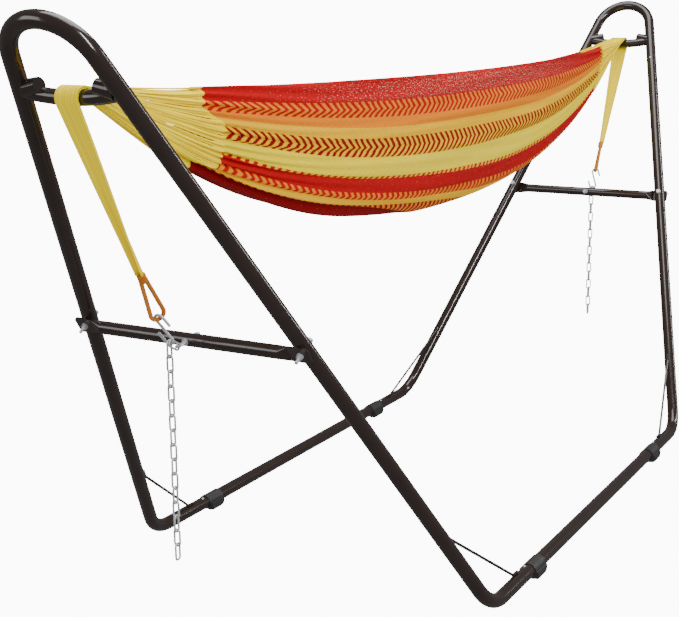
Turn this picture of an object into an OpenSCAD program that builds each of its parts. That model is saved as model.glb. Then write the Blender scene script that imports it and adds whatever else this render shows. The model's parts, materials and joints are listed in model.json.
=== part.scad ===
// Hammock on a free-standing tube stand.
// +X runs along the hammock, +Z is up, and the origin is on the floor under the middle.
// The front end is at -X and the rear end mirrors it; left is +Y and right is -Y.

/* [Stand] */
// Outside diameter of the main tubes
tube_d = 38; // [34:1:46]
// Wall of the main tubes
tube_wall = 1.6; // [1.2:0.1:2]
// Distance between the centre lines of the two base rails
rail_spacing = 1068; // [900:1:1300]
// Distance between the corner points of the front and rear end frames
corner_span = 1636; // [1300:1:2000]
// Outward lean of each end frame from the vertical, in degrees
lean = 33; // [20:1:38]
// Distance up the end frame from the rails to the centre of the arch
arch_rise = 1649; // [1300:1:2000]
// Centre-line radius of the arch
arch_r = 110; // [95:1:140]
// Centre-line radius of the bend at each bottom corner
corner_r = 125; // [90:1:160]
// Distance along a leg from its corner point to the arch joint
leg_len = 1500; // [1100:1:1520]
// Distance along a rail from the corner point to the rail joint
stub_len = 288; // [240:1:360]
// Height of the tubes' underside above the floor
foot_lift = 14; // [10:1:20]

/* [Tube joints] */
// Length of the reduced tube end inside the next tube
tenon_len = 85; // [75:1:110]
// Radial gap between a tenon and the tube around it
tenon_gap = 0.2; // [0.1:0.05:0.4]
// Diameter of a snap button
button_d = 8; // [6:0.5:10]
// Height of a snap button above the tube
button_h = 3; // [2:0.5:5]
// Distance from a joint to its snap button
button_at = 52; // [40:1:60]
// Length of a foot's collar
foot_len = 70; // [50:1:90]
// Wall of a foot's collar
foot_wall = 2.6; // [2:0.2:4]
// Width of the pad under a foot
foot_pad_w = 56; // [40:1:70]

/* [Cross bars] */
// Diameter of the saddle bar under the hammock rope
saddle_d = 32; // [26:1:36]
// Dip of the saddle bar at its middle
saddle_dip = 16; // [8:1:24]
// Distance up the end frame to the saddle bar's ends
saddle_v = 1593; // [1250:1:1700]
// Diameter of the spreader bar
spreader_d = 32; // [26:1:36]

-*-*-

WHAT IS NEEDED – Please reproduce the entire listing, exactly as shown.

EXERCISE SOLUTION –
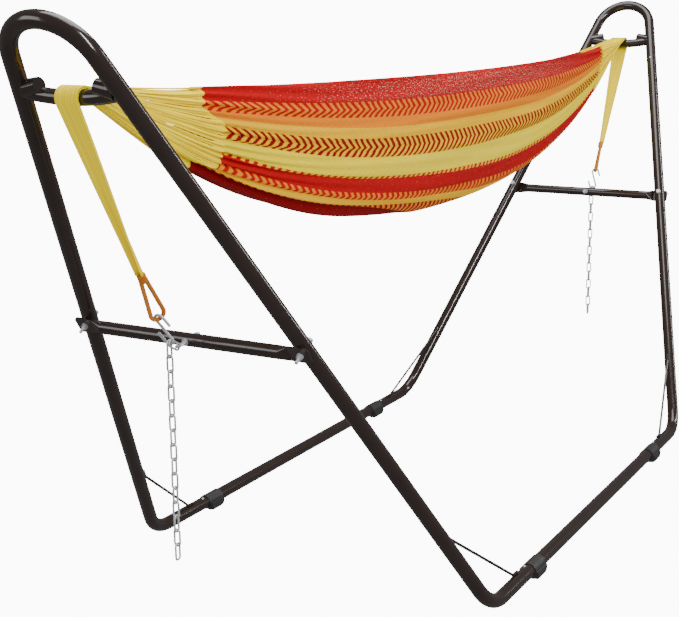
Turn this picture of an object into an OpenSCAD program that builds each of its parts. That model is saved as model.glb. Then write the Blender scene script that imports it and adds whatever else this render shows. The model's parts, materials and joints are listed in model.json.
=== part.scad ===
// Hammock on a free-standing tube stand.
// +X runs along the hammock, +Z is up, and the origin is on the floor under the middle.
// The front end is at -X and the rear end mirrors it; left is +Y and right is -Y.

/* [Stand] */
// Outside diameter of the main tubes
tube_d = 38; // [34:1:46]
// Wall of the main tubes
tube_wall = 1.6; // [1.2:0.1:2]
// Distance between the centre lines of the two base rails
rail_spacing = 1068; // [900:1:1300]
// Distance between the corner points of the front and rear end frames
corner_span = 1636; // [1300:1:2000]
// Outward lean of each end frame from the vertical, in degrees
lean = 33; // [20:1:38]
// Distance up the end frame from the rails to the centre of the arch
arch_rise = 1649; // [1300:1:2000]
// Centre-line radius of the arch
arch_r = 110; // [95:1:140]
// Centre-line radius of the bend at each bottom corner
corner_r = 125; // [90:1:160]
// Distance along a leg from its corner point to the arch joint
leg_len = 1500; // [1100:1:1520]
// Distance along a rail from the corner point to the rail joint
stub_len = 288; // [240:1:360]
// Height of the tubes' underside above the floor
foot_lift = 14; // [10:1:20]

/* [Tube joints] */
// Length of the reduced tube end inside the next tube
tenon_len = 85; // [75:1:110]
// Radial gap between a tenon and the tube around it
tenon_gap = 0.2; // [0.1:0.05:0.4]
// Diameter of a snap button
button_d = 8; // [6:0.5:10]
// Height of a snap button above the tube
button_h = 3; // [2:0.5:5]
// Distance from a joint to its snap button
button_at = 52; // [40:1:60]
// Length of a foot's collar
foot_len = 70; // [50:1:90]
// Wall of a foot's collar
foot_wall = 2.6; // [2:0.2:4]
// Width of the pad under a foot
foot_pad_w = 56; // [40:1:70]

/* [Cross bars] */
// Diameter of the saddle bar under the hammock rope
saddle_d = 32; // [26:1:36]
// Dip of the saddle bar at its middle
saddle_dip = 16; // [8:1:24]
// Distance up the end frame to the saddle bar's ends
saddle_v = 1593; // [1250:1:1700]
// Diameter of the spreader bar
spreader_d = 32; // [26:1:36]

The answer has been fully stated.